Indépendamment de « l’existence de traits communs et spécifiques dans les cultures des peuples africains », remarque Cabral, cela « n’implique pas nécessairement qu’il existe une et une seule culture sur le continent ». Au contraire, « de la même façon que, du point de vue économique et politique, on constate l’existence de plusieurs Afrique, il y a aussi plusieurs cultures africaines ».
« Sans aucun doute, affirmait-il, la sous-estimation des valeurs culturelles des peuples africains, prenant appui sur des sentiments racistes et sur l’intention de perpétuer leur exploitation par l’étranger, a fait beaucoup de mal à l’Afrique ». Pour autant, il estimait « nuisibles » les réactions réflexes d’affirmations homogènes et positives des valeurs et de la culture africaines : « les éloges non sélectifs, l’exaltation systématique des vertus sans condamner les défauts ; l’acceptation aveugle des valeurs de la culture sans considérer ce qu’elle a ou peut avoir de négatif, de réactionnaire ou de répressif (…) ; la liaison absurde des créations artistiques, qu’elles soient valables ou non, à de prétendues caractéristiques d’une race ».
Et Cabral de conclure : « aussi, ce qui importe, ce n’est pas de perdre son temps dans des discussions plus ou moins byzantines sur la spécificité ou la non-spécificité des valeurs culturelles africaines, mais d’envisager ces valeurs comme une conquête d’une partie de l’humanité pour le patrimoine commun à l’humanité, réalisée dans une ou plusieurs phases de son évolution ».

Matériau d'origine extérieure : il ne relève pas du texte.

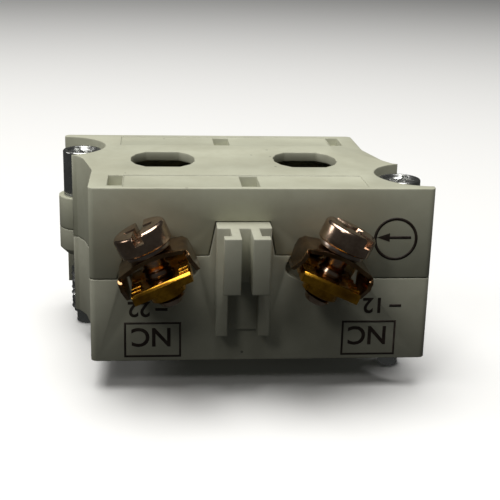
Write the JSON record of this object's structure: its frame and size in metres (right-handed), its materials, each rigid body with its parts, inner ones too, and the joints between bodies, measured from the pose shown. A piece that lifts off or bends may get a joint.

La lutte anticoloniale elle-même participait de ce « patrimoine commun à l’humanité ». Amilcar Cabral n’a eu de cesse d’affirmer son alliance et sa solidarité avec le peuple portugais, qu’il se refusait de confondre avec le régime fasciste du Portugal. « Notre lutte de libération nationale, écrivait-il en 1961, ne sert pas seulement nos peuples : elle sert également les intérêts fondamentaux de tous les peuples africains, le progrès de tous les peuples du monde, et est au service de la paix mondiale et du bonheur de tous les êtres humains » [9].
Une figure oubliée
On mesure la distance avec les pensées décoloniales actuelles qui, dans leur grande majorité, ignorent superbement les luttes anticolonialistes du passé. Et ce au mépris du combat et de la dignité d’hommes et de femmes qui se sont soulevés pour combattre l’oppression. L’ancrage dans le nationalisme et le mouvement ouvrier de l’anti-impérialisme des décennies 1950-1970, est désormais relégué à un marqueur de « blanchité », dont le décolonial se serait affranchi. Ce prétendu « dépassement » ne revient-il pas à évacuer l’analyse sociale critique pour lui substituer des affirmations aussi « déterritorialisées » qu’homogénéisantes ?
Certes, les lendemains désenchantés des libérations nationales, d’une part, le recours aux concepts de « progrès » et de « sens de l’histoire », la reprise (fut-elle critique) de la théorie communiste, d’autre part, constituent autant de limites à la pensée de Cabral et d’entraves à sa (re)lecture et à sa (re)découverte aujourd’hui. Il n’en demeure pas moins qu’elle offre des analyses concrètes et des réflexions stimulantes dont on aurait tort de se priver pour appréhender l’histoire et l’actualité des luttes.
Terminons ce trop rapide survol par une dernière citation d’Amilcar Cabral où se vérifient la radicalité et la générosité – les deux allaient de pair pour lui – de son combat :
« Nous voulons que dans nos pays martyrisés pendant des siècles, bafoués, insultés, que dans nos pays jamais l’insulte ne puisse régner, et que plus jamais nos peuples ne soient exploités, pas seulement par des impérialistes, pas seulement par les Européens, pas seulement par les gens de peau blanche, parce que nous ne confondons pas l’exploitation ou les facteurs d’exploitation avec la couleur de peau des hommes ; nous ne voulons plus d’exploitation chez nous, même pas par des Noirs » [10].